The new interim final rule on Hospital Reclassification, entitled “Modification of Limitations on Redesignation by the Medicare Geographic Classification Review Board (CMS-1762),” was reviewed and approved by the President on April 13, 2021, and will be published in the Federal Register very soon.

Medicare pays hospitals differing rates for inpatient treatment based on the geographic areas where the hospitals are located. The Medicare law gives hospitals the opportunity to adjust how they are classified based on the average hourly wage they pay to their employees.

Each hospital that is paid under the Medicare inpatient prospective payment system (IPPS) is assigned a wage index value based on the geographic area in which it is physically located. The wage index value determination involves four steps:

  1. Defining geographic labor market areas
  2. Determining hospital wages
  3. Adjusting hospital wages for occupational mix
  4. Calculating geographic area wage index values

The wage index is intended to ensure that the Medicare inpatient prospective payment system (“IPPS”) payment for the 3,220 hospitals that are paid under IPPS reflects geographic differences in wages; some hospitals in lower-wage areas have concerns about the fairness of the wage index resulting from the differences between relatively low and high hospital wage areas and the locations from which the hospitals draw employees. To address some of the concerns about the wage index, Congress created a number of exceptions. These exceptions allow qualifying hospitals to reclassify to a higher wage index geographic area or to receive adjustments to their geographic wage index values.

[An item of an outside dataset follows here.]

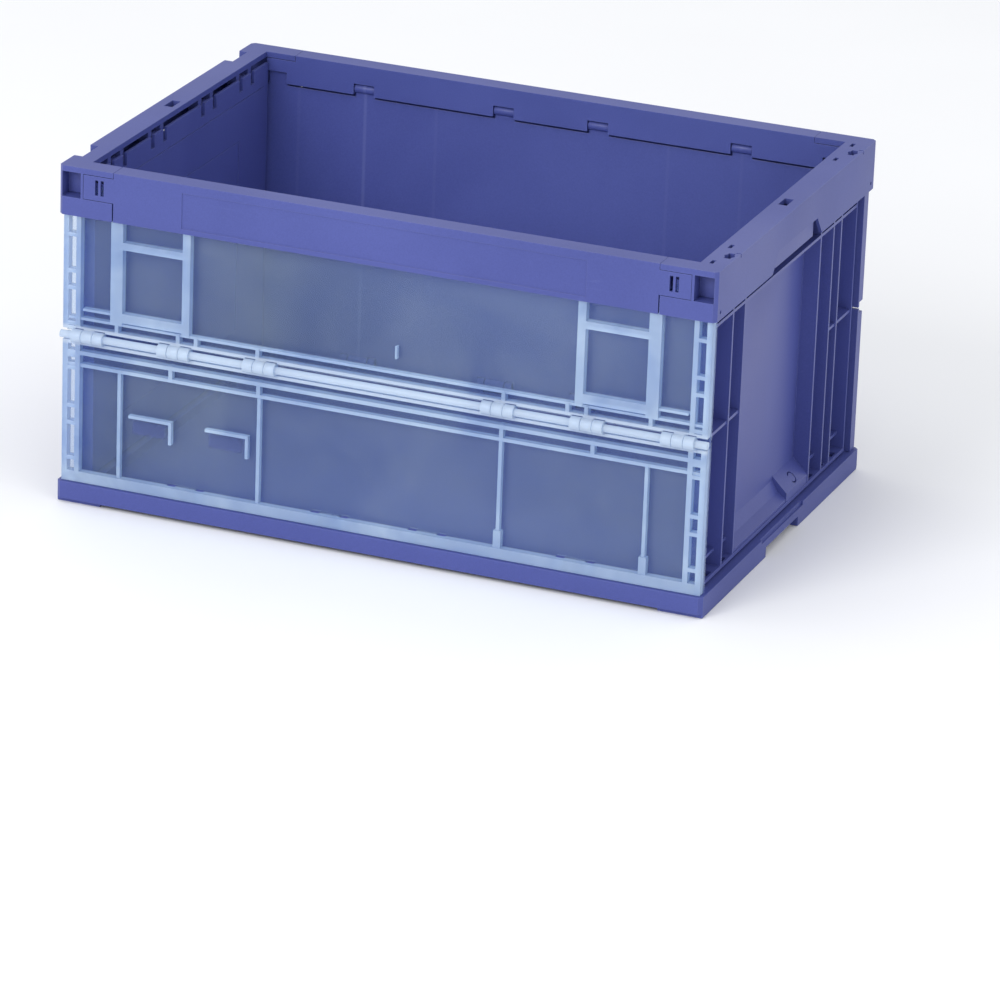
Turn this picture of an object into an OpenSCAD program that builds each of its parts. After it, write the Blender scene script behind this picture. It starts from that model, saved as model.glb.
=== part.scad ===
// Collapsible storage crate: base tray, four-piece top frame, two swinging
// end walls and two-part long walls hinged at mid height.
// Frame: X along the length, -Y is the clear front wall, Z up,
// origin at the centre of the footprint on the resting plane.
// End parts are drawn at -X and long parts at -Y; the opposite ones are turned.

/* [Overall] */
// Outside length along X
crate_length = 530; // [520:1:540]
// Outside width along Y
crate_width = 354; // [350:1:358]
// Outside height when set up
crate_height = 272; // [271:0.5:274]
// Depth of the top frame skirt
skirt_depth = 39; // [38:0.5:40]
// Height of the base rim
base_height = 17; // [16.5:0.5:17]
// Height of the end feet below the base
foot_height = 3; // [2:0.5:4]

/* [Walls] */
// Thickness of moulded skins
skin = 2.5; // [2:0.1:2.8]
// Thickness of moulded ribs
rib = 2.4; // [1.8:0.1:3]
// Depth of the long walls over their ribs
wall_depth = 10; // [9.5:0.1:10]

/* [Hinges] */
// Radius of the short hinge pins
pin_radius = 2; // [1.8:0.1:2.2]
// Radius of the long mid-height hinge rods
rod_radius = 3; // [2.5:0.1:3.1]
// Radial running clearance of pins and rods
clearance = 0.05; // [0.02:0.01:0.1]

/* [Colours] */
// Colour of the blue mouldings
blue = "#5964a8"; // [#5964a8, #4a7a5a, #777777]
// Colour of the translucent mouldings
clear = "#9db4dc"; // [#9db4dc, #c8d4e4]

/* [Hidden] */

sides = [-1, 1];
out_x = crate_length/2;                  // outer faces of the crate
out_y = crate_width/2;
skirt_z = crate_height - skirt_depth;    // lower edge of the top frame

// Long walls, as distances from the centre plane
wall_x = out_x - 3;                      // half length
rib_y = out_y - 3;                       // outer face of the ribs
in_y = rib_y - wall_depth;               // inner face
skin_y = in_y + skin;                    // outer face of the skin
rib_root = 0.5;                          // depth the ribs sink into a skin

// Hinge axes
hinge_y = in_y + 1;                      // top and base hinges of the long walls
top_z = crate_height - 20;
base_z = base_height + 4.5;
mid_y = rib_y + 1;                       // mid-height rods
mid_z = (top_z + base_z)/2;
end_x = out_x - 15;                      // end wall hinges
end_z = crate_height - 14;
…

The National Academies of Sciences, Engineering, and Medicine estimated that nearly 40% of IPPS hospitals received a wage index reclassification or adjustment under one or more of these exceptions in FY2011. A comparable percentage of hospitals continue to receive reclassifications in FY2021, as noted in a Congressional Research Office report dated March 3, 2021.

The interim final rule (RIN 0938-AU56) has not been considered to be economically significant by the Centers for Medicare & Medicaid Services. Little is known about the content of the interim final rule, other than its title.

The Medicare Geographic Classification Rule Board (the “Board”) makes determinations on hospitals’ requests to reclassify to a different wage area for purposes of receiving higher payments for treating Medicare patients. The Board requires hospitals seeking to move to a new wage area to apply electronically with supporting documents.

Be on the alert for the publication of the interim final Rule on Hospital Reclassification and consider if your hospital should apply for geographic reclassification.